On Saturday, Aug. 16, there will be a “Senior Fair and Family Day” at Mountainview House.

The community party will include barbecue, live music and a fun house and Wii competition for children. There will also be Camas-Washougal firefighters and a fire truck, as well as arts and crafts vendors.

David Sweet, community relations manager at Mountainview House, said it is extremely important to have a close knit community.

“Everyone looks after each other,” he said. “We want to keep them stimulated and engaged, because we know there are health benefits with that.

“All of that enhances their quality of life,” Sweet said. “It also provides peace of mind for their family members, that their loved ones are being well looked after.”

Pets are welcome at senior facilities

There are 27 residents at Mountainview House, plus two small dogs, a cat and two turtles.

“We also have several dogs that come visit with family members of residents,” Sweet said.

At Columbia Ridge, cats and dogs are allowed as long as residents can care for them, according to Executive Director Lucy Warren.

Harold Robertson and Bettie Brock enjoy sharing their space with “Callie.”

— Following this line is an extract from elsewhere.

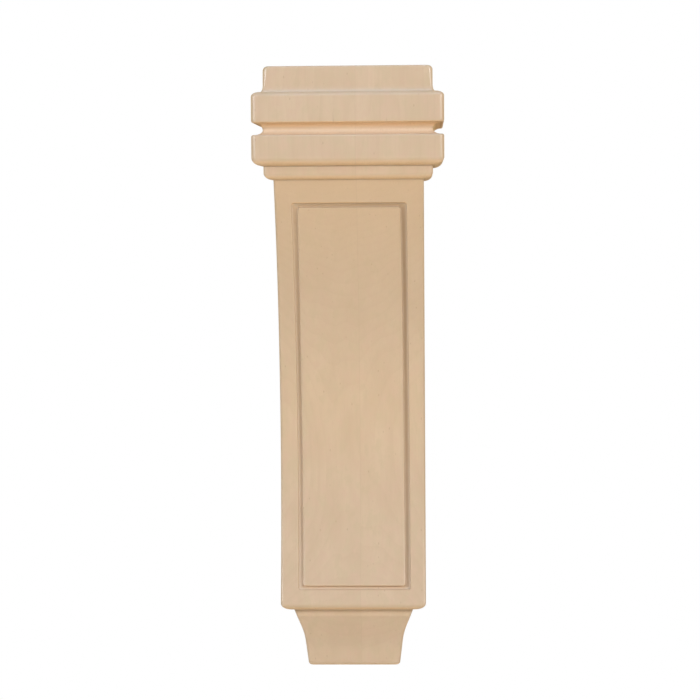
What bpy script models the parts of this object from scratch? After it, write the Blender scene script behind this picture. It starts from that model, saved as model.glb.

“She is one spoiled cat,” Brock said. “She came as a stray [when we lived in a condo, in Washougal].”

“She adopted us,” Robertson said.

“She adopted him,” Brock said. “She spends a lot of time on his lap.”

Callie has been part of the family since 2007. Her estimated age is 12.

“She owns the place,” Robertson said. “I’m hers.”

Brock said Callie spends most of her time eating and sleeping.

“She’s part of the scene and kind of makes it more of a home,” she said.

The cat’s bed is a window cushion in the family room.

“We used to have deer here,” Brock said. “Now, she sees passersby.”

Robertson and Brock both graduated from Camas High School in 1940.

Pat McLennen, another Columbia Ridge resident, enjoys having her cat, “Monica,” with her.

“She was born in a woodpile on my son’s farm in Hockinson,” McLennen said. “The barn cat had kittens, and they were all named after characters on ‘Friends.'”

Monica is 12 years old now.

“She is a companion,” McLennen said. “She talks to me.”